Inventory of Federally Funded Internet Safety Programs
- Inventory of Federally Funded Internet Safety Programs , Katherine Darke Schmitt Child Protection Division Office of Juvenile Justice and Delinquency Prevention 2005
- DOJ Pub.Law. 108-447 "Congressional request to the Administrator of the Office of Juvenile Justice and Delinquency Prevention to compile information on federally-funded internet safety programs for youth and to describe each program's purpose and scope
Crimes against Children Research Center Juvenile Online Victimization Study
- The Office of Juvenile Justice and Delinquency Prevention and the National Center for Missing and Exploited Children fund the University of New Hampshire's Crimes Against Children Research Center Juvenile Online Victimization Study (N-JOV). The N-JOV study collected information from a national sample of law enforcement agencies about the characteristics of Internet sex crimes against minors and the numbers of arrests for these crimes during a one-year period. Results were published in 2004. These N-JOV statistics about online victimization of children are the most widely cited statistics in this area.

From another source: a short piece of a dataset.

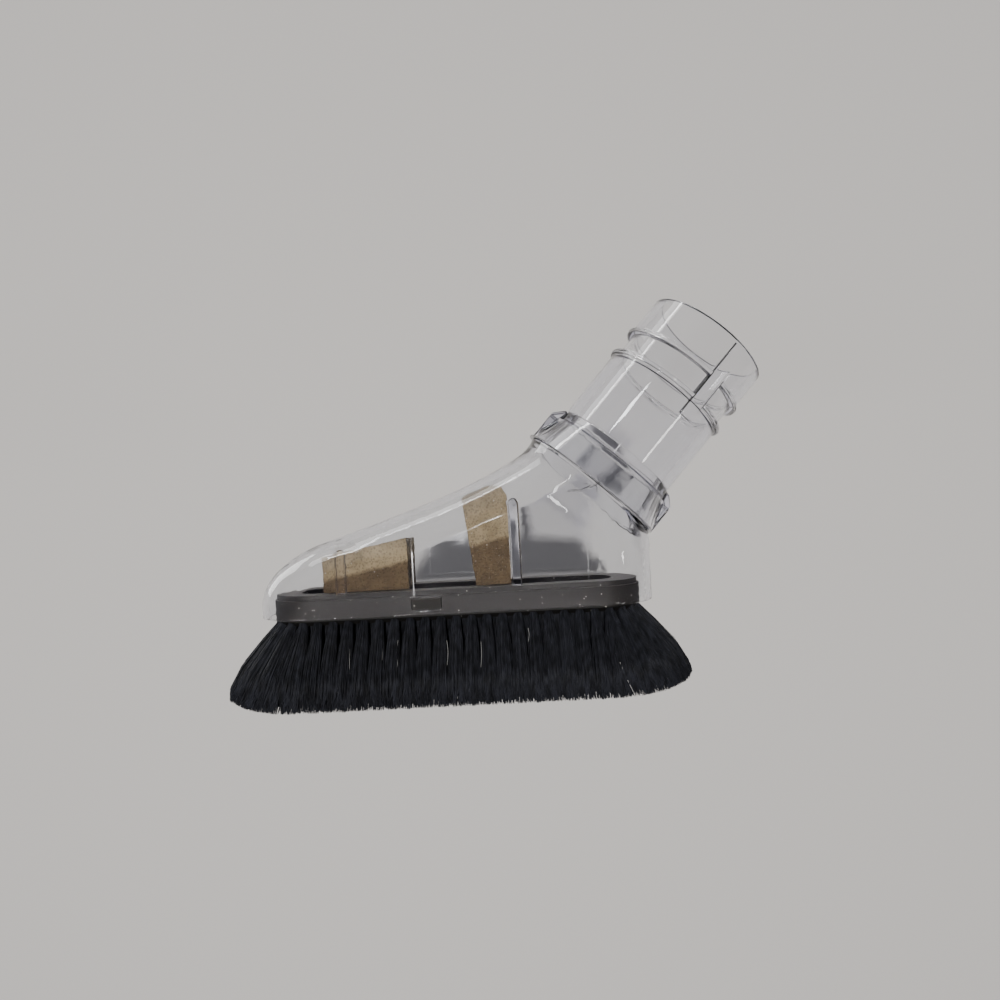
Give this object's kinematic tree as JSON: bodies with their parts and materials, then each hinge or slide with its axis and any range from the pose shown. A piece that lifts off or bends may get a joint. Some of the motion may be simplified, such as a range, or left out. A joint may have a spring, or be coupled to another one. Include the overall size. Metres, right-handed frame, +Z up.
{
  "type": "vacuum dusting brush",
  "caption": "Clear angled dusting brush: a long see-through housing with a round neck tube, a dark ring with a skirt of flared black bristles, and foam blocks inside.",
  "frame": {"origin": "on the surface that the bristle tips stand on, under the middle of the brush's length and width", "axes": "+X from the toe to the neck, +Y across the brush, +Z up from the bristle tips"},
  "size_m": [0.1526, 0.0508, 0.1071],
  "materials": {
    "clear_plastic": "clear, polished",
    "clear_plastic_tube": "clear, polished",
    "dark_plastic": "satin",
    "foam": "open-pored foam",
    "bristle": "nylon filament"
  },
  "bodies": {
    "root": {"housing": "clear_plastic", "neck_tube": "clear_plastic_tube", "brush_ring": "dark_plastic", "foam_block_front": "foam", "foam_block_rear": "foam", "tufts_outer_near": "bristle", "tufts_outer_far": "bristle", "tufts_outer_heel": "bristle", "tufts_outer_toe": "bristle", "tufts_inner_near": "bristle", "tufts_inner_far": "bristle", "tufts_inner_heel": "bristle", "tufts_inner_toe": "bristle"}
  },
  "joints": []
}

- Funding: U.S. Department of Justice, Office of Juvenile Justice and Delinquency Prevention
National Academies Report (Computer Science Technology Board):
In 1998, as a part of the Protection of Children From Sexual Predators Act, Congress requested that the National Academies of Sciences produce a report "to conduct a study of computer-based technologies and other approaches to the problem of the availability of pornographic material to children on the Internet." In 2002, the Computer Science and Telecommunications Board of the National Academies of Sciences released Youth, Pornography, and the Internet (May 2002). In response to the Congressional request, the Board assembled a "committee with expertise in many fields" and reviewed the "legal, educational, technological, social, and societal context" of the issue. The conclusions and recommendations of the Board could be used by Congress to amend federal criminal statutes.
The Report concludedThere is no single or simple answer to controlling the access of minors to inappropriate material on the Web. To date, most of the efforts to protect children from inappropriate sexually explicit material on the Internet have focused on technology-based tools such as filters and legal prohibitions or regulation. But the committee believes that neither technology nor policy can provide a complete - or even a nearly complete - solution. While both technology and public policy have important roles to play, social and education strategies to develop in minors an ethic of responsible choice and the skills to effectuate these choices and to cope with exposure are foundational to protecting children from negative effect that may result from exposure to inappropriate material or experiences in the Internet.
[CSTB, Youth, Pornography, and the Internet: Executive Summary: Conclusion (2002)]. The Board's Report does not produce any simple solutions instead describing the situation as "very complex."
Dick Thornburgh and Herbert S. Lin, Youth, Pornography, and the Internet, Computer Science and Technology Board, National Academies of Science (2002)
In Public Law 105-314, the Protection of Children from Sexual Predators Act of 1998, Title IX, Section 901, the U.S. Congress passed the following legislation:
SEC. 901. STUDY ON LIMITING THE AVAILABILITY OF PORNOGRAPHY ON THE INTERNET.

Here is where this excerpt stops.